> _Challenge_: Return, unaltered, every line from the beginning of the material below up to and including the one with "segments: int = 72".

> _Data excerpt_:
— Begin —

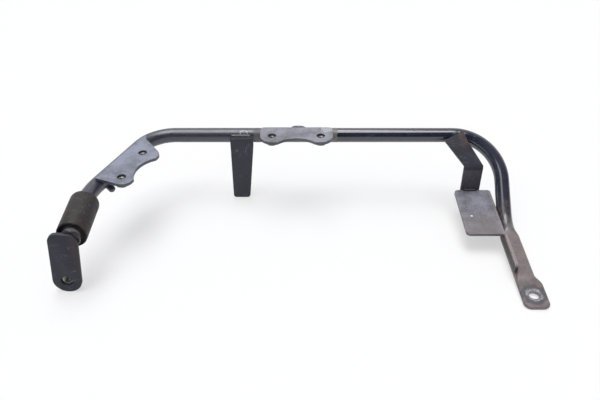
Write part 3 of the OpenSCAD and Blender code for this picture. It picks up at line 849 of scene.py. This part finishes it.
@dataclass
class WeldNut:
    """A weld nut with its chamfered hexagon, pilot and cut thread. Sizes are in millimetres."""

    flats: float = 11.0
    height: float = 5.0
    pilot_d: float = 8.0
    pilot_h: float = 1.2
    thread_d: float = 5.0
    pitch: float = 1.0
    segments: int = 72

    def flat_radius(self, angle: float) -> float:
        """Returns the hexagon's radius at an angle in radians."""
        sector = math.degrees(angle) % 60 - 30
        return self.flats / 2 / math.cos(math.radians(sector))

    def thread_radius(self, angle: float, height: float) -> float:
        """Returns the bore's radius at a place on the thread, which runs out at both ends."""
        phase = (height / self.pitch - angle / (2 * math.pi)) % 1.0
        flank = min(1.0, max(0.0, 1.35 - 2.7 * abs(phase - 0.5)))
        mouth = min(height + self.height, self.pilot_h - height) / (0.5 * self.pitch)
        depth = 0.54 * self.pitch
        return self.thread_d / 2 + depth * (flank if mouth > 1 else mouth * flank + (1 - mouth))

    def rings(self, place: Matrix) -> list[list[Vector]]:
        """Returns the nut's rings, up the bore and down the outside, in metres."""
        rows = round((self.height + self.pilot_h) / self.pitch * 8)
        shapes: list[Callable[[float], tuple[float, float]]] = []
        for k in range(rows + 1):
            level = -self.height + (self.height + self.pilot_h) * k / rows
            shapes.append(lambda angle, level=level: (self.thread_radius(angle, level), level))
        pilot = self.pilot_d / 2
        chamfer = 0.55
        shapes.append(lambda angle: (pilot - 0.2, self.pilot_h))
        shapes.append(lambda angle: (pilot, self.pilot_h - 0.2))
        shapes.append(lambda angle: (pilot, 0.0))
        shapes.append(lambda angle: (self.flat_radius(angle) - 0.1, 0.0))
        shapes.append(lambda angle: (self.flat_radius(angle), -0.1))
        shapes.append(lambda angle: (
            self.flat_radius(angle), -self.height + chamfer * (self.flat_radius(angle) - self.flats / 2) + 0.12))
        shapes.append(lambda angle: (self.flats / 2 - 0.15, -self.height))
        result = []
        for shape in shapes:
            ring = []
            for k in range(self.segments):
                angle = 2 * math.pi * k / self.segments
                radius, level = shape(angle)
                spot = Vector((radius * math.cos(angle), radius * math.sin(angle), level))
                ring.append(place @ spot * MM)
            result.append(ring)
        return result

    def build(self, bench: Bench, node: str, place: Matrix, finish: object, slot: str) -> bpy.types.Object:
        """Builds the nut at its place and dresses it.

        Args:
            bench: the finishing bench.
            node: the CAD node that it stands for.
            place: the frame whose origin is the nut's seat, in millimetres.
            finish: the nut's finish.
            slot: the name of a material slot, handed on to the bench.

        Returns:
            The nut.
        """
        nut = finished_piece(node + "_threaded", loft(self.rings(place), Join.LOOPED), 30.0)
        bench.finish(nut, finish, slot, [node])
        nut.data.materials.append(bench.material(THREAD_STEEL))
        axis = place.to_3x3() @ Vector((0, 0, 1))
        for face in nut.data.polygons:
            away = face.center / MM - place.translation
            out = away - axis * away.dot(axis)
            if out.length < self.thread_d / 2 + 0.6 * self.pitch:
                face.material_index = 1
        return nut


# Weld beads


@dataclass
class WeldBead:
    """A rippled weld bead along a line or round a joint. Sizes are in millimetres."""

    radius: float = 2.2
    ripple: float = 1.5
    points: int = 20
    closed: bool = False
    taper: float = 2.2

    def rings(self, route: Sequence[Vector]) -> list[list[Vector]]:
        """Returns the bead's rings along its route, in metres."""
        route = list(route) + ([route[0]] if self.closed else [])
        lengths = [0.0]
        for near, far in zip(route, route[1:]):
            lengths.append(lengths[-1] + (far - near).length)
        total = lengths[-1]
        count = max(8, round(total / self.ripple * 7))
        ripple = total / max(1, round(total / self.ripple))
        result = []
        for k in range(count if self.closed else count + 1):
            along = total * k / count
            leg = max(i for i, start in enumerate(lengths[:-1]) if start <= along + 1e-6)
            share = (along - lengths[leg]) / (lengths[leg + 1] - lengths[leg])
            centre = route[leg].lerp(route[leg + 1], share)
            heading = (route[leg + 1] - route[leg]).normalized()
            side = heading.cross(Vector((0, 0, 1)) if abs(heading.z) < 0.9 else Vector((1, 0, 0))).normalized()
            up = side.cross(heading)
            end = min(along, total - along)
            taper = 1.0 if self.closed else math.sqrt(max(0.02, 1 - max(0.0, 1 - end / self.taper) ** 2))
            phase = (along / ripple) % 1.0
            wander = noise.noise(centre * 0.45)
            size = self.radius * taper * (0.9 + 0.1 * math.sqrt(phase) + 0.06 * wander)
            ring = []
            for j in range(self.points):
                angle = 2 * math.pi * j / self.points
                lag = heading * (-0.45 * ripple * abs(math.sin(angle)))
                spot = centre + side * (size * math.cos(angle)) + up * (size * math.sin(angle)) + lag * taper
                ring.append(spot * MM)
            result.append(ring)
        return result

    def build(self, bench: Bench, node: str, route: Sequence[Vector], finish: PaintedSteel) -> bpy.types.Object:
        """Builds the bead and dresses it.

        Args:
            bench: the finishing bench.
            node: the CAD node that it stands for.
            route: the middle of the bead, in millimetres.
            finish: the bead's paint.

        Returns:
            The bead.
        """
        join = Join.LOOPED if self.closed else Join.CAPPED
        bead = finished_piece(node + "_rippled", loft(self.rings(route), join), 60.0)
        bench.finish(bead, finish, "weld", [node])
        return bead


# The studio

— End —

> _Output below_:
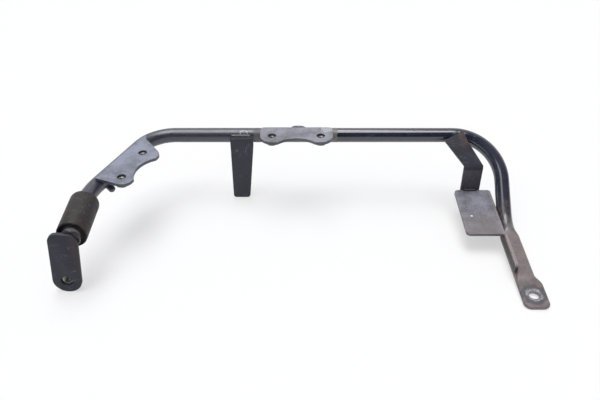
Write part 3 of the OpenSCAD and Blender code for this picture. It picks up at line 849 of scene.py. This part finishes it.
@dataclass
class WeldNut:
    """A weld nut with its chamfered hexagon, pilot and cut thread. Sizes are in millimetres."""

    flats: float = 11.0
    height: float = 5.0
    pilot_d: float = 8.0
    pilot_h: float = 1.2
    thread_d: float = 5.0
    pitch: float = 1.0
    segments: int = 72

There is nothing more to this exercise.